To reproduce the same example in the shell, simply copy the original gaussian info into a file, and add an output prefix such as output: chains/gaussian. Run the original sample with $ cobaya-run.

To post-process, create a post.yaml file containing simply the post block defined above and, at the top level, the same output: chains/gaussian used in the original chain so that the original sample can be found. Run it with $ cobaya-run.

Interaction with theory codes

Theory code results will be recomputed if required by likelihoods that are included under add, making the processing much faster if new likelihoods do not require a full recomputation of the theory results. If you would like to change the options for the theory code, you can add it under add with the new options (but it will only actually be recomputed if needed by added likelihoods or derived parameters).

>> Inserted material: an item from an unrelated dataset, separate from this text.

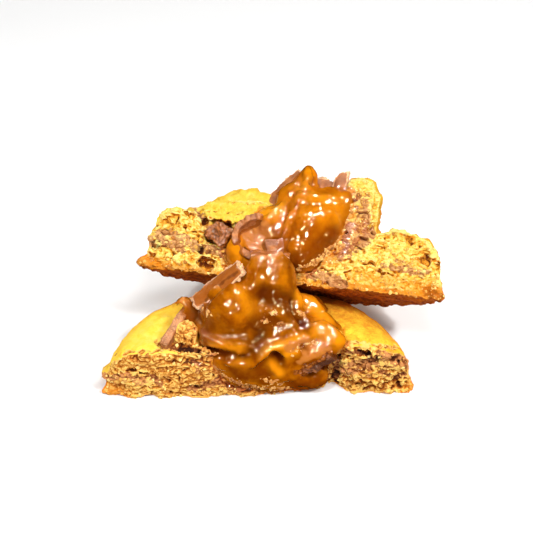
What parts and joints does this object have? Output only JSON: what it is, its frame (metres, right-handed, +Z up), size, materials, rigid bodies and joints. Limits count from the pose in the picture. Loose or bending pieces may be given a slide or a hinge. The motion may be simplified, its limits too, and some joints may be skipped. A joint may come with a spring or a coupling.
{
  "type": "caramel filled cookie torn in half",
  "caption": "Large round cookie torn in half, one half leaning on the other, with molten caramel and broken chocolate shell between them.",
  "frame": {"origin": "under the middle of the pile, on the surface that it rests on", "axes": "+X along the torn faces of both halves, -Y the way the torn faces look, +Z up"},
  "size_m": [0.1086, 0.0596, 0.0554],
  "materials": {
    "dough": "golden yellow baked crust, dry and matt, with a coarse pale crumb where it is torn and an orange-brown foot",
    "caramel": "glossy, half clear amber caramel",
    "chocolate": "satin milk chocolate, lighter along broken edges",
    "melted_chocolate": "matt milk chocolate soaked into the crumb"
  },
  "bodies": {
    "root": {"front_dough": "dough", "back_dough": "dough", "front_caramel": "caramel", "back_caramel": "caramel", "chocolate_wall_left": "chocolate", "chocolate_shell_front": "chocolate", "chocolate_block_middle": "chocolate", "chocolate_chunk_front": "chocolate", "chocolate_shell_back": "chocolate", "chocolate_flake_back": "chocolate", "chocolate_peak_back": "chocolate", "chocolate_rim_back": "chocolate", "chocolate_prong_back": "chocolate", "chocolate_chunk_back": "chocolate", "melted_chocolate_front_left": "melted_chocolate", "melted_chocolate_front_right": "melted_chocolate", "melted_chocolate_back_left": "melted_chocolate", "melted_chocolate_back_right": "melted_chocolate"}
  },
  "joints": []
}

When a theory is recomputed, new results only update removed+added likelihoods and derived parameters (including dynamic derived parameters that may depend on recomputed ones; this includes partial typical partial likelihood sums as those in Basic cosmology runs).

If a theory code was present in the original sample and a new likelihood or theory-derived parameter is added, the theory is automatically inherited: you do not need to repeat its info (unless you want e.g. to specify a new path from which to load the code).

You can see a realistic example in Post-processing cosmological samples.

Ignoring burn-in and thinning the sample

You can skip any number of initial samples using the option skip, with an integer value for a precise number of rows, and and a value \(<1\) for an initial fraction of the chain.

To thin the sample, give the thin option any value \(>1\), and only one every [thin] samples will be used (accounting for sample weights, which must be integer).

Sequential application of post-processing

The .updated.yaml file produced by post contains a merged set of likelihood and parameters, similar to an MCMC run. The post-processed chain can therefore be used as an an original chain for further importance sampling if required.